YOUR TASK. Pick out the lines in the listing below that contain the word "scene" and copy them.

DATA BLOCK.
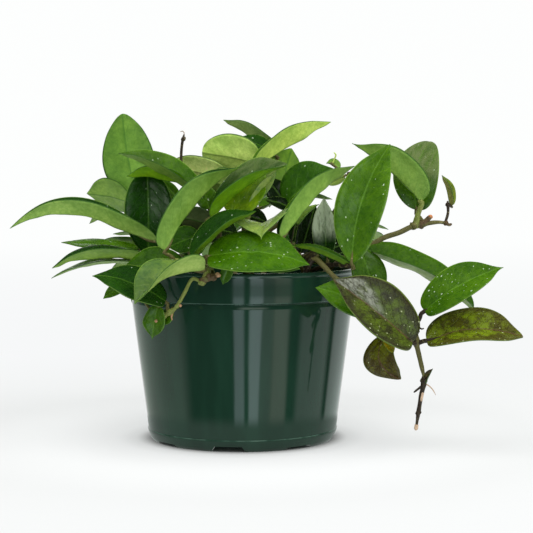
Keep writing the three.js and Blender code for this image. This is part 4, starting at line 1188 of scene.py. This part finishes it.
def potting_mix():
    """The mix: a crumbly top that fills the pot, and loose bark chips half sunk in it."""
    rng = np.random.default_rng(SOIL_SEED)
    top = [(SOIL_RADIUS * (1 - k / SOIL_RINGS), SOIL_LEVEL) for k in range(SOIL_RINGS)]
    shoulder = [(SOIL_BOTTOM_RADIUS, SOIL_BOTTOM), (SOIL_RADIUS + 0.3, SOIL_LEVEL - 4)]
    profile = np.array([(0, SOIL_BOTTOM), *shoulder, *top, (0, SOIL_LEVEL)], float)
    made = lathe("potting_mix_top", profile, SOIL_SEGMENTS, damp_and_shaded_mix())
    places = np.zeros(len(made.data.vertices) * 3)
    made.data.vertices.foreach_get("co", places)
    places = places.reshape(-1, 3) / MM
    crumbs = sum(height * ripples(places[:, :2], length, rng, waves) for height, length, waves in CRUMBS)
    level = soil_height(places[:, 0], places[:, 1]) + crumbs
    places[:, 2] = np.where(places[:, 2] > SOIL_LEVEL - 1, level, places[:, 2])
    made.data.vertices.foreach_set("co", (places * MM).ravel())
    made.data.update()
    chips = Shell()
    for _ in range(CHIPS):
        away = (SOIL_RADIUS - 6) * math.sqrt(rng.uniform())
        angle = rng.uniform(0, 2 * np.pi)
        x, y = away * math.cos(angle), away * math.sin(angle)
        add_chip(chips, (x, y, soil_height(x, y) + 0.6), rng)
    loose = chips.build("bark_chips", [bark()])
    loose.data.set_sharp_from_angle(angle=math.radians(CHIP_SHARP_EDGE))
    for piece in (made, loose):
        stand_for(piece, "potting_mix")


def add_chip(shell, centre, rng):
    """One bark chip: a flat, uneven block at a random slant."""
    size = rng.uniform(1.4, 4.2) * np.array([1, rng.uniform(0.45, 0.8), rng.uniform(0.25, 0.45)])
    lumps = rng.uniform(0.8, 1.2, (CHIP_RINGS, CHIP_SIDES, 1))
    lump = ball(CHIP_RINGS, CHIP_SIDES, 0.45) * lumps * size
    spin = Vector(rng.normal(size=3)).to_track_quat("Z", "Y").to_matrix()[0][0] * 6
    lean = Vector((rng.normal(0, 0.4), rng.normal(0, 0.4), 1)).to_track_quat("Z", "Y").to_matrix()
    c, s = math.cos(spin), math.sin(spin)
    around = np.array([[c, -s, 0], [s, c, 0], [0, 0, 1]])
    rings = lump @ (np.array(lean) @ around).T + np.array(centre)
    shell.add(capped(rings), inside_out(tube_faces(CHIP_RINGS, CHIP_SIDES)))


def vine(name, stems, leaves, knobs=(), mottled=False, number=0):
    """One vine as two pieces, its leaves and its stems, which stand for its CAD node."""
    rng = np.random.default_rng(VINE_SEED + number)
    blades, tubes = Shell(), Shell()
    stem_places = np.vstack([smooth_line(one.points, 40) for one in stems])
    nodes = []
    for shape in leaves:
        add_blade(blades, shape, rng)
        nodes.append(add_stalk(tubes, shape, stem_places))
    for one in stems:
        add_stem(tubes, one, nodes, rng)
    for centre, radius, tint in knobs:
        add_knob(tubes, centre, radius, tint, rng)
    stand_for(blades.build(name + "_leaves", [MATERIALS[key] for key in LEAF_SKINS]), name)
    stand_for(tubes.build(name + "_stems", [MATERIALS["stem"]]), name)


def floor():
    """A plain pale floor: it takes the soft shadow near the pot, its own glow paints a darker patch under the
    pot and a brighter ring round it, and it turns to plain light farther off.
    """
    rings = [(r * math.cos(a), r * math.sin(a), 0) for r in FLOOR_RINGS for a in turns(FLOOR_SIDES)]
    faces = [(0, 1 + j, 1 + (j + 1) % FLOOR_SIDES) for j in range(FLOOR_SIDES)]
    faces += [(1 + a, 1 + d, 1 + c, 1 + b) for a, b, c, d in ring_faces(len(FLOOR_RINGS), FLOOR_SIDES)]
    shell = Shell()
    shell.add(np.array([(0, 0, 0), *rings]) / MM, faces)
    r = new_skin("floor")
    x, y, _ = r.parts(r.place())
    away = r.node("VectorMath", {0: r.vector(x, y, 0.0)}, operation="LENGTH").outputs["Value"]
    # Painted shade and light in the floor's own glow: none under the pot, most in a ring just outside its
    # foot, a little less farther out
    lit = r.maths("ADD", r.step(away, 0.06, 0.074), r.step(away, 0.068, 0.088, 0.0, 0.22))
    lit = r.maths("ADD", lit, r.step(away, 0.12, 0.22, 0.0, -0.26))
    takes_shadow = r.node("BsdfDiffuse", {"Color": FLOOR_DIFFUSE}).outputs[0]
    nearby = r.node("AddShader", {0: takes_shadow, 1: r.glow(FLOOR_OWN_LIGHT, lit)}).outputs[0]
    far_light = r.glow(r.mix(r.step(away, 0.4, 4.0), FLOOR_GLOW, BACKGROUND))
    seen = r.either(r.step(away, 0.2, 0.55), nearby, far_light)
    clear = r.node("BsdfTransparent").outputs[0]
    mirrored = r.either(r.step(away, 0.1, 0.125), r.glow(FLOOR_IN_POT), clear)
    shown = r.either(r.node("LightPath").outputs["Is Glossy Ray"], seen, mirrored)
    r.feed(r.tree.nodes["Material Output"].inputs["Surface"], shown)
    shell.build("floor", [r.owner])


def studio_light():
    """Even light from all round, with a darker room in front whose tall windows show in the pot."""
    world = bpy.data.worlds.new("studio")
    bpy.context.scene.world = world
    r = Recipe(world)
    r.tree.nodes.clear()
    x, y, z = r.parts(r.node("TexCoord").outputs["Generated"])
    bearing = r.times(r.maths("ARCTAN2", x, r.times(y, -1.0)), 180 / math.pi)

    def band(value, low, high, soft):
        return r.times(r.step(value, low - soft, low + soft), r.fall(value, high - soft, high + soft))

    back = r.maths("MAXIMUM", r.step(bearing, 120, 165), r.fall(bearing, -165, -120))
    room = r.mix(back, ROOM, BACKGROUND)
    high_room = r.mix(r.times(back, r.fall(z, 0.3, 0.6)), ROOM, BACKGROUND)
    for low, high, soft, tint in WINDOWS:
        room = r.mix(band(bearing, low, high, soft), room, tint)
    sky = r.mix(r.step(z, -0.22, 0.02), room, high_room)
    low, high, bottom, top, tint = HIGH_WINDOW
    sky = r.mix(r.times(band(bearing, low, high, 6), band(z, bottom, top, 0.08)), sky, tint)
    soft_light = r.mix(r.step(z, -0.3, 0.9), LIGHT_BELOW, LIGHT_ABOVE)
    path = r.node("LightPath")
    seen = r.mix(path.outputs["Is Glossy Ray"], soft_light, sky)
    shown = r.mix(path.outputs["Is Camera Ray"], seen, BACKGROUND)
    light = r.node("Background", {"Color": shown, "Strength": 1.0}).outputs[0]
    r.feed(r.node("OutputWorld").inputs["Surface"], light)


def lamp(name, place, size, power, tint):
    """A soft square lamp that looks at the plant."""
    data = bpy.data.lights.new(name, "AREA")
    data.size = size
    data.energy = power
    data.color = tint
    made = bpy.data.objects.new(name, data)
    made.location = place
    made.rotation_euler = (Vector(LAMP_TARGET) - Vector(place)).to_track_quat("-Z", "Y").to_euler()
    made.visible_glossy = False
    bpy.context.scene.collection.objects.link(made)


def camera():
    """The camera at the photograph's viewing angle."""
    data = bpy.data.cameras.new("camera")
    data.sensor_width = SENSOR_WIDTH
    data.lens = SENSOR_WIDTH * FOCAL_PIXELS / PICTURE_SIZE
    data.clip_start = 0.01
    data.clip_end = 100
    made = bpy.data.objects.new("camera", data)
    made.location = Vector(CAMERA_PLACE) * MM
    made.rotation_euler = (math.radians(90 - CAMERA_TILT), 0, 0)
    bpy.context.scene.collection.objects.link(made)
    bpy.context.scene.camera = made


MATERIALS = {"top": leaf_top(), "under": leaf_under(), "mottled_top": mottled_top(), "stem": stem_bark()}

bpy.context.scene.view_settings.view_transform = "Standard"
camera()
studio_light()
for row in LAMPS:
    lamp(*row)
floor()
pot()
potting_mix()
all_vines = [*FRONT_VINES.items(), *[back_vine(*row) for row in BACK_VINES]]
for number, (name, parts) in enumerate(all_vines):
    vine(name, number=number, **parts)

RIGHT ANSWER.
Keep writing the three.js and Blender code for this image. This is part 4, starting at line 1188 of scene.py. This part finishes it.
    bpy.context.scene.world = world
    bpy.context.scene.collection.objects.link(made)
    bpy.context.scene.collection.objects.link(made)
    bpy.context.scene.camera = made
bpy.context.scene.view_settings.view_transform = "Standard"